[Records with modeling code]
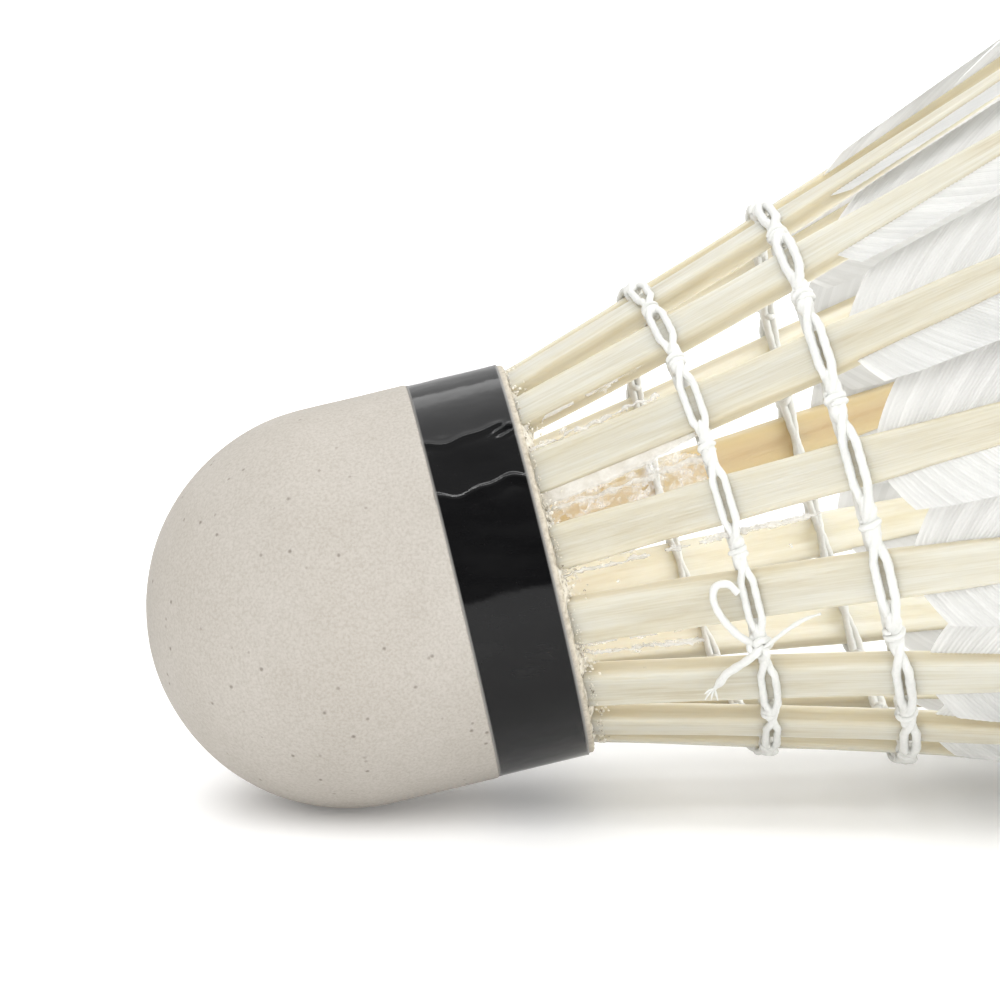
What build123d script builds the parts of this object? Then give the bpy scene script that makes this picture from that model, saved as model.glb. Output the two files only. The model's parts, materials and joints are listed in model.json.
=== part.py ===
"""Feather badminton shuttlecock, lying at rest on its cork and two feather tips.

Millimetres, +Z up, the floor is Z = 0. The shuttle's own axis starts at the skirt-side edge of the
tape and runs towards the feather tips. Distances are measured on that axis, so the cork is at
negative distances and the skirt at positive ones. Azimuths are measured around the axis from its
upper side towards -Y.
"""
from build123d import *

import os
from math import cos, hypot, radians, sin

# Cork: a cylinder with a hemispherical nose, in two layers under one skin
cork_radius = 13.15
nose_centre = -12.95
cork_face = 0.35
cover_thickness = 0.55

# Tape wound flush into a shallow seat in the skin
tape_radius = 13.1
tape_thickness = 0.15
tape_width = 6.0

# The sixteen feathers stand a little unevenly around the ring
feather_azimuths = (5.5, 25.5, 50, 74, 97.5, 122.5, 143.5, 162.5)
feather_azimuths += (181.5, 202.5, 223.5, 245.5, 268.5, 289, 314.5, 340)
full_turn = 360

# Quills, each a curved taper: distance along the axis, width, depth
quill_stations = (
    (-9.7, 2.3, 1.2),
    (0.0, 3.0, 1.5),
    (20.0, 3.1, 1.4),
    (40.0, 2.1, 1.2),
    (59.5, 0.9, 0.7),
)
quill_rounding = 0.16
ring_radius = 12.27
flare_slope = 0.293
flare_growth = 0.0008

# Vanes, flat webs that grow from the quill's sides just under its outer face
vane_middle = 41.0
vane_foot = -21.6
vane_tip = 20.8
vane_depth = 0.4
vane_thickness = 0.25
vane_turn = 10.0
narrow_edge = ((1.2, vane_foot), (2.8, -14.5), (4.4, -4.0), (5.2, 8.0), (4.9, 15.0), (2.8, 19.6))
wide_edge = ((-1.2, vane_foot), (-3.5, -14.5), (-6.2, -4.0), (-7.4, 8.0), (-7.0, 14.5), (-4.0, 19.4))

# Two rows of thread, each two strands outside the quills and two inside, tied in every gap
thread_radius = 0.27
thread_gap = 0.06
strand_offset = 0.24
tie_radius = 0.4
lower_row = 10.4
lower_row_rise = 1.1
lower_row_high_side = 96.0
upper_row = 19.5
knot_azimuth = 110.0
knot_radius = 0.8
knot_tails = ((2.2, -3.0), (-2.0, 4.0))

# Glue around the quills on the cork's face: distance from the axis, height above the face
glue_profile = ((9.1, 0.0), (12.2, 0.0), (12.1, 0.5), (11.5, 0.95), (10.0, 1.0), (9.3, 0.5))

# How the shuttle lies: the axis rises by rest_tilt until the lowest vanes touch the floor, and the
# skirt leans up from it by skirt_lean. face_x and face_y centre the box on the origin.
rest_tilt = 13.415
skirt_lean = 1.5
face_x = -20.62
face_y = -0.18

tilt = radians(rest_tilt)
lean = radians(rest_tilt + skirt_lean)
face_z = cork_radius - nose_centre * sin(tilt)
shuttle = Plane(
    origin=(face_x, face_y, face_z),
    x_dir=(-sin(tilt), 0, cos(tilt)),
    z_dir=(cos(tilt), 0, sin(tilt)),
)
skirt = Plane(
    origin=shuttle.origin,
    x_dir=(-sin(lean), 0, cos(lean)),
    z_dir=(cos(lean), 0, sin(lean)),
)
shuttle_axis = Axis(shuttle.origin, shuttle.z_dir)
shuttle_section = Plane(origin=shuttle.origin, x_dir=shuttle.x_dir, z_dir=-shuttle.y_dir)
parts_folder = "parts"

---

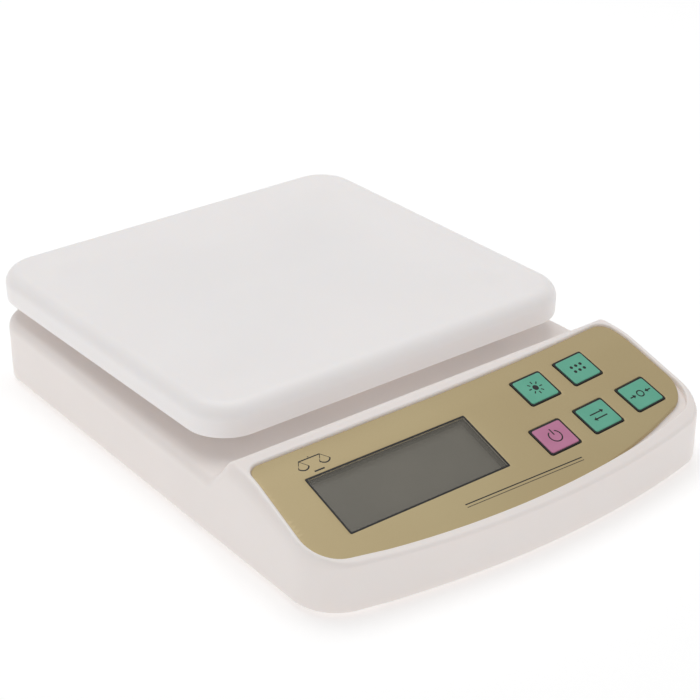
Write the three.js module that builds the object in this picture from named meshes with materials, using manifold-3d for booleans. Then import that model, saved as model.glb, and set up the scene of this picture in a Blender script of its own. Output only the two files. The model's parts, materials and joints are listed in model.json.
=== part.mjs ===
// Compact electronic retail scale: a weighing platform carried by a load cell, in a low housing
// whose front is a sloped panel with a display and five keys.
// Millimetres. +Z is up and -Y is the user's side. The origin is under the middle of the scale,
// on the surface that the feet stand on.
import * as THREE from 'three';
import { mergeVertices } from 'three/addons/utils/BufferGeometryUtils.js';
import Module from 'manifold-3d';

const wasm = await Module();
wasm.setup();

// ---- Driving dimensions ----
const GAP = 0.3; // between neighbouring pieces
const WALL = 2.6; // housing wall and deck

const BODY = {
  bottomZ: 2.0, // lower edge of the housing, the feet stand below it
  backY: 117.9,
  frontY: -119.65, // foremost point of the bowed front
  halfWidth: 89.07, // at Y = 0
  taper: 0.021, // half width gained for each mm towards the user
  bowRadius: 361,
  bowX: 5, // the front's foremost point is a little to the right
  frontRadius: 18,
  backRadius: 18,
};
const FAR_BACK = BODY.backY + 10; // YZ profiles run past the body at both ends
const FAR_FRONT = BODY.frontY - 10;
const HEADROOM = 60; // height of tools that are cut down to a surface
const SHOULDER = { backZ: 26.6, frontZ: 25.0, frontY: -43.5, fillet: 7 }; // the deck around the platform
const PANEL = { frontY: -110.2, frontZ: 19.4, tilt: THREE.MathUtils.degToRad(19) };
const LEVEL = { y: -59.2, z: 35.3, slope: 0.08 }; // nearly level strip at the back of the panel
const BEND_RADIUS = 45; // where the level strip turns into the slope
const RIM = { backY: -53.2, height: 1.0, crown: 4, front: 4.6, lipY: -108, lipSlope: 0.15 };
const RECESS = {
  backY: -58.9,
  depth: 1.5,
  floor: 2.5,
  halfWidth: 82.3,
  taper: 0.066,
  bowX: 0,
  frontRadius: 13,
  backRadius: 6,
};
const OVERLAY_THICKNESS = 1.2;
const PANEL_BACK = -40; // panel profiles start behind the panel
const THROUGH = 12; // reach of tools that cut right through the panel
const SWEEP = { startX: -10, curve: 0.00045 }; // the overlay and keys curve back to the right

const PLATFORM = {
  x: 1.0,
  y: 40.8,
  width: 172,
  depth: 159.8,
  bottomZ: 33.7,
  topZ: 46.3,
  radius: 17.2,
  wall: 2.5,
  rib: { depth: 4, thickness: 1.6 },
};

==

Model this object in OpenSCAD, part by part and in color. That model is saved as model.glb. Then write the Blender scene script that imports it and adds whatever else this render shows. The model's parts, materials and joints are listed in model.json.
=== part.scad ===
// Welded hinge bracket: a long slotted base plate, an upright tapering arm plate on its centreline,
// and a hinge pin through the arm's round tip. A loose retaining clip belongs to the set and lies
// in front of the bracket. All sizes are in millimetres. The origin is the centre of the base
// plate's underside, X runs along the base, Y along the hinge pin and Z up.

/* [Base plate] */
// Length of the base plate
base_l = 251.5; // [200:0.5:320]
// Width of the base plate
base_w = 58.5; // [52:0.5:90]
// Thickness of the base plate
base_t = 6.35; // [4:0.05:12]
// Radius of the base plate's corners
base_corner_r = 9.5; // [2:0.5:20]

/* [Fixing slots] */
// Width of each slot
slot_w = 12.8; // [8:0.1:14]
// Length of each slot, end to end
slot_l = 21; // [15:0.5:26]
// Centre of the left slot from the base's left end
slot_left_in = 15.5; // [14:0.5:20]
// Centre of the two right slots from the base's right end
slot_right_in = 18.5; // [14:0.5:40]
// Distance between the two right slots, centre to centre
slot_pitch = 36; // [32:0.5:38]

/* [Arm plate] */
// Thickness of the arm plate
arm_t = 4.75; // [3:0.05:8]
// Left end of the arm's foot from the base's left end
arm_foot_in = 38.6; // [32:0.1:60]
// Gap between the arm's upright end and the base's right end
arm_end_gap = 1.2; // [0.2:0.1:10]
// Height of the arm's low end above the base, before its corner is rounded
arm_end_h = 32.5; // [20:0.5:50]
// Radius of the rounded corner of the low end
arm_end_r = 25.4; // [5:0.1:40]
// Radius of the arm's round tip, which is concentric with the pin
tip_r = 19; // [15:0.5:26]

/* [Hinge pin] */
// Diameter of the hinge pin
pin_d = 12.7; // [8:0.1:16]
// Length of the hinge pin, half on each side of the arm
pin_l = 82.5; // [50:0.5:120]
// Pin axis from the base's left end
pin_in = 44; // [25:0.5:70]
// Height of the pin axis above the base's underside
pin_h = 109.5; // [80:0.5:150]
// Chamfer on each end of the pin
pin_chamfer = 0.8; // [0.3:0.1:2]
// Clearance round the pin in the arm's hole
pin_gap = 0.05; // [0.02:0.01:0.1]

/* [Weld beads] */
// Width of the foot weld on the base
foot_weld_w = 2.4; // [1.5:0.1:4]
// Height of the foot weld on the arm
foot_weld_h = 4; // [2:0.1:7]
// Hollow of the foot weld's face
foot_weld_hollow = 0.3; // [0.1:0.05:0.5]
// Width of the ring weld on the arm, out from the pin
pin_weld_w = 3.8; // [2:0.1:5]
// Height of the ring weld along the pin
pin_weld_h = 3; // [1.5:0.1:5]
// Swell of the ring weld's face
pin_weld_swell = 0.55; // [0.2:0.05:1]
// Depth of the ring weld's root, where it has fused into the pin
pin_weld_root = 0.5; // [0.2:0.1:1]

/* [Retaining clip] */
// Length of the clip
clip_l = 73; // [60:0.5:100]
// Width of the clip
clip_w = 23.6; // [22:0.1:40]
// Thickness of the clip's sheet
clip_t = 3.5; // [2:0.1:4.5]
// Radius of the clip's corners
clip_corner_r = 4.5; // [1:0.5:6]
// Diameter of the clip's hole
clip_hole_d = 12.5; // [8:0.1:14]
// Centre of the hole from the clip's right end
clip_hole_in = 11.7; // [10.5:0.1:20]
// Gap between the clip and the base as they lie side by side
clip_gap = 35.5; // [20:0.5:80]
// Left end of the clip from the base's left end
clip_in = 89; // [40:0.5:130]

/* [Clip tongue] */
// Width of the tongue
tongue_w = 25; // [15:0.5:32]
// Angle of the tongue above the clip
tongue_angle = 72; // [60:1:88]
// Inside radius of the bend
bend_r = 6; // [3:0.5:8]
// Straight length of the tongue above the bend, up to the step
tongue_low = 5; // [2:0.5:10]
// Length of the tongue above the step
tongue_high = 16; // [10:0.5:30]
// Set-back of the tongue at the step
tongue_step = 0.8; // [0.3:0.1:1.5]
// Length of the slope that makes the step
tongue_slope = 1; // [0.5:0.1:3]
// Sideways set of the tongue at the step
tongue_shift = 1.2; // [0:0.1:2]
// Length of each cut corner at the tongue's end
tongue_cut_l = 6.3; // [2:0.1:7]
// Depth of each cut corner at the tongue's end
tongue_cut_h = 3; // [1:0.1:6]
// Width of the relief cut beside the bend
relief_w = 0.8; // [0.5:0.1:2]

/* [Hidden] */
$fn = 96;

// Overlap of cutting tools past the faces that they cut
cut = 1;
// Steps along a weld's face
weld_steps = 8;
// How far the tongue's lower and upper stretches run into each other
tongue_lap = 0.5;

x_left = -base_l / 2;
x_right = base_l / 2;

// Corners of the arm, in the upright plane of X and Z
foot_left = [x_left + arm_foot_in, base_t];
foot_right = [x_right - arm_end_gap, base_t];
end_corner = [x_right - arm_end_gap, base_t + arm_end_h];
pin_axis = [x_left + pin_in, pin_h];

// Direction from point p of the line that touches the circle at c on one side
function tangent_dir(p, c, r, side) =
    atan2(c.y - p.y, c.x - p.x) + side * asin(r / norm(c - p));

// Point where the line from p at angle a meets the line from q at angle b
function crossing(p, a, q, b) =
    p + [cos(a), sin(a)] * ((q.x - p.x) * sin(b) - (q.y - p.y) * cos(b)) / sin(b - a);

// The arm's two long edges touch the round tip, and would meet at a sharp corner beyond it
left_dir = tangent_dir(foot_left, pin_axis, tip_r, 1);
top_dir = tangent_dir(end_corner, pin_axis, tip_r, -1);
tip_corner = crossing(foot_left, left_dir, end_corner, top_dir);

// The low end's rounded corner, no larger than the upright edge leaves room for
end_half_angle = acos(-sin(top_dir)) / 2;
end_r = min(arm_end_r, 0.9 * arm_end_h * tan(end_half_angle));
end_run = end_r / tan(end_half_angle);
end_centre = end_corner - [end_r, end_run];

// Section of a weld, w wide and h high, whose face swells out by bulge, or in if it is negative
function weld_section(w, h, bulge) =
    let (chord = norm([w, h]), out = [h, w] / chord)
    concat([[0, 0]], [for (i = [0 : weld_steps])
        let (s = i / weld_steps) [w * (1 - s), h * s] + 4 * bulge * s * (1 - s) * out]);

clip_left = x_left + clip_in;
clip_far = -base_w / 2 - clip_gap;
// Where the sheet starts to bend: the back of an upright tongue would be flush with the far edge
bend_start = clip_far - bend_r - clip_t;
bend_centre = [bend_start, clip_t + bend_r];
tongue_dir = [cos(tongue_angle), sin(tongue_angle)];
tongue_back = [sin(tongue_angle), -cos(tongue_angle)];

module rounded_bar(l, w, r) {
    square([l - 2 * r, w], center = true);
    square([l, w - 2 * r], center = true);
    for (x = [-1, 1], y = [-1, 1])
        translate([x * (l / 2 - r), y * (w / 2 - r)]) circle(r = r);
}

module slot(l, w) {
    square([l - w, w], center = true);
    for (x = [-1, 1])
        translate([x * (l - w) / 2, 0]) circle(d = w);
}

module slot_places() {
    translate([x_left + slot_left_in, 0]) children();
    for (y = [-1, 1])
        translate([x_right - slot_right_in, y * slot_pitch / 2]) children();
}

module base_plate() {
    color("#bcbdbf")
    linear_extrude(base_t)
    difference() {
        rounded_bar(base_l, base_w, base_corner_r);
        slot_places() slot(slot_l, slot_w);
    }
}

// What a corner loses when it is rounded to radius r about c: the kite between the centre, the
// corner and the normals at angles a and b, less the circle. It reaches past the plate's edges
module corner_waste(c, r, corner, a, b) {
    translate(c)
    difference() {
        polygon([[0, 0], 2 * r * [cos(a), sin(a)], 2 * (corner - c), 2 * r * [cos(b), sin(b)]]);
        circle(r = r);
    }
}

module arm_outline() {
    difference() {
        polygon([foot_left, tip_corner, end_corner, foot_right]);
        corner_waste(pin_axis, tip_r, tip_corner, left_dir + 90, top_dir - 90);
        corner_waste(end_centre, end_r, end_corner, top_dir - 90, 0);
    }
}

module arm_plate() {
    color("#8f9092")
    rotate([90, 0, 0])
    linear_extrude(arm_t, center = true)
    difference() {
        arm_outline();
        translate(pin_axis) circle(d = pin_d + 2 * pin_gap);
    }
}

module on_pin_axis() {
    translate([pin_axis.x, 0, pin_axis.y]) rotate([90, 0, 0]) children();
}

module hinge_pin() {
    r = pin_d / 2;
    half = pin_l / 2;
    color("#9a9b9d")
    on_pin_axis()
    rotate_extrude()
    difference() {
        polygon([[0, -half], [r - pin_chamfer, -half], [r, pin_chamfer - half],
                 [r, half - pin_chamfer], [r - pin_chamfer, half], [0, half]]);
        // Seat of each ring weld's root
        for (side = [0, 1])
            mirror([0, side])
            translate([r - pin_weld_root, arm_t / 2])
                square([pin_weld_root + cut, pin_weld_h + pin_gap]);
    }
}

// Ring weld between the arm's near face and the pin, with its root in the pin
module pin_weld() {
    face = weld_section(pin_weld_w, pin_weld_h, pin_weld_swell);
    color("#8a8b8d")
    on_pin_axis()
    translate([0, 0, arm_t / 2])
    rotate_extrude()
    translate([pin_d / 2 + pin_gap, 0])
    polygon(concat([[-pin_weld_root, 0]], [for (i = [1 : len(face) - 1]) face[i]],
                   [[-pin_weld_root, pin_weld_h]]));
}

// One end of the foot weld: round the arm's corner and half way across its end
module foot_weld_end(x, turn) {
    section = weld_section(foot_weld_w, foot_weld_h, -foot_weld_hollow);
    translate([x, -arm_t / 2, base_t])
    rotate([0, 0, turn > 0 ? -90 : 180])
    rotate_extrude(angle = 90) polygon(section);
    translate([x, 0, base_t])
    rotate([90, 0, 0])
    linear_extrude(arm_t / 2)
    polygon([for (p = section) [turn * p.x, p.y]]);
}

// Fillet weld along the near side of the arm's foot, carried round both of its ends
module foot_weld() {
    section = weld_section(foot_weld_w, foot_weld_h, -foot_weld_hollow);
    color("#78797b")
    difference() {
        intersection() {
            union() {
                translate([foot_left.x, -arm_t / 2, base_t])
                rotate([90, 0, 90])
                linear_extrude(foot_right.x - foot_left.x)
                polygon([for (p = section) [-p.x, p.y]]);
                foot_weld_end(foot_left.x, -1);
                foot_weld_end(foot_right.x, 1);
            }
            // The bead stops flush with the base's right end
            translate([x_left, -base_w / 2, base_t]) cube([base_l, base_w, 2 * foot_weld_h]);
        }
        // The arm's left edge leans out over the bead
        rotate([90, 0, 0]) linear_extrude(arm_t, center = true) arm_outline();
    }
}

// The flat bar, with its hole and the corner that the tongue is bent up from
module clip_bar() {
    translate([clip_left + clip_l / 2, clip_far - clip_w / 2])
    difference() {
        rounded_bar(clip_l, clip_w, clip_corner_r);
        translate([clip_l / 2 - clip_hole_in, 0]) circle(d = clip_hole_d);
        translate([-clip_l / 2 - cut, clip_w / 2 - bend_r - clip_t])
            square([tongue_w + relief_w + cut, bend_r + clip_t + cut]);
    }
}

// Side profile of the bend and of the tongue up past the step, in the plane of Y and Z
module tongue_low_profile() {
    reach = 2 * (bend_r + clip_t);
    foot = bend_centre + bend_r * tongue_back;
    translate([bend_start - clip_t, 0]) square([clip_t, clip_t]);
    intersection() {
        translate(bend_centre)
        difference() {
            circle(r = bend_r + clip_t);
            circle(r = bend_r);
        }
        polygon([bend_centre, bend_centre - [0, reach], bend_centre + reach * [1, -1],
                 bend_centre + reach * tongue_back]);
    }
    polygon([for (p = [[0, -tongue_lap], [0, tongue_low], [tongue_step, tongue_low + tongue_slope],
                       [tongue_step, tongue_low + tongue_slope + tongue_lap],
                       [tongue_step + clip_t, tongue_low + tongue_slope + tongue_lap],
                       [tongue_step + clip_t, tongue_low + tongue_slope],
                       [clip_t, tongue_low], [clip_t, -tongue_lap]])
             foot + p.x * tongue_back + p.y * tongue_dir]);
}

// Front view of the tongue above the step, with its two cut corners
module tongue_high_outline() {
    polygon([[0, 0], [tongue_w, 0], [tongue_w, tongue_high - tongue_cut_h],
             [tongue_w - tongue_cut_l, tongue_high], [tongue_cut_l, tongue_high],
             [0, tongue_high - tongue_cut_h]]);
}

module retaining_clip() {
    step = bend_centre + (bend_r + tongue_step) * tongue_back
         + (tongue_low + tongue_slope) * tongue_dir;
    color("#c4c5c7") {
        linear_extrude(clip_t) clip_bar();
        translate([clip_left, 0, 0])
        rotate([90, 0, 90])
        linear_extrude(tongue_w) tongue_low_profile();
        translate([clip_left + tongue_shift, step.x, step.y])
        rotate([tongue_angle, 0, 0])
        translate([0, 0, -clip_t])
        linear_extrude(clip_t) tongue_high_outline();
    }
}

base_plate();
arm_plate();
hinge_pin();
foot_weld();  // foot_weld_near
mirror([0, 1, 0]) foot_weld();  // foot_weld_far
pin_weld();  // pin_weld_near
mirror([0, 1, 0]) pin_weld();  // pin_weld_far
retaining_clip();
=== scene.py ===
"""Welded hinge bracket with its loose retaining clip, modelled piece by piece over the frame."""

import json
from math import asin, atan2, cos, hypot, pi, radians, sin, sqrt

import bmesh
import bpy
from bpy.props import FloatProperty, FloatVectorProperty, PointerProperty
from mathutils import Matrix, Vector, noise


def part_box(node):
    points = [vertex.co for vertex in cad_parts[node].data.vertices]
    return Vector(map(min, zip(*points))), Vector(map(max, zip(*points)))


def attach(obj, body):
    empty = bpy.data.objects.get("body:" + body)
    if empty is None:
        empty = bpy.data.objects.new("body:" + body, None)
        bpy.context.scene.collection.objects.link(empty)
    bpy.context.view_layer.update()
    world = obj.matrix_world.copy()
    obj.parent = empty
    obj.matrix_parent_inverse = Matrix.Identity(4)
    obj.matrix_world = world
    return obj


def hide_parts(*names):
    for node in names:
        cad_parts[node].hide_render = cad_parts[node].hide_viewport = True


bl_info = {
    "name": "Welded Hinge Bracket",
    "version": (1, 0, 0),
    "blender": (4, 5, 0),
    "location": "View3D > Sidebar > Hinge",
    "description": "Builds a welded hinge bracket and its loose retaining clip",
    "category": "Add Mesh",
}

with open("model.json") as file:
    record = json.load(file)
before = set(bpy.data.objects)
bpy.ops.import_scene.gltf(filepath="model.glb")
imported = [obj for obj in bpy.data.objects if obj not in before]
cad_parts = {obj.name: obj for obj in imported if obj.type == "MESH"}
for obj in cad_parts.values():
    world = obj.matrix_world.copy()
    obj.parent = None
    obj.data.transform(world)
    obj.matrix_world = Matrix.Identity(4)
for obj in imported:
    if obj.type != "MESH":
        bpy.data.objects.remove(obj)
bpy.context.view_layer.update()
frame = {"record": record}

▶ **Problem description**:
Give again, word for word, only the lines running from the line with "What build123d script" through the line with "two feather tips."; include both of those lines.

▶ **Response**:
What build123d script builds the parts of this object? Then give the bpy scene script that makes this picture from that model, saved as model.glb. Output the two files only. The model's parts, materials and joints are listed in model.json.
=== part.py ===
"""Feather badminton shuttlecock, lying at rest on its cork and two feather tips.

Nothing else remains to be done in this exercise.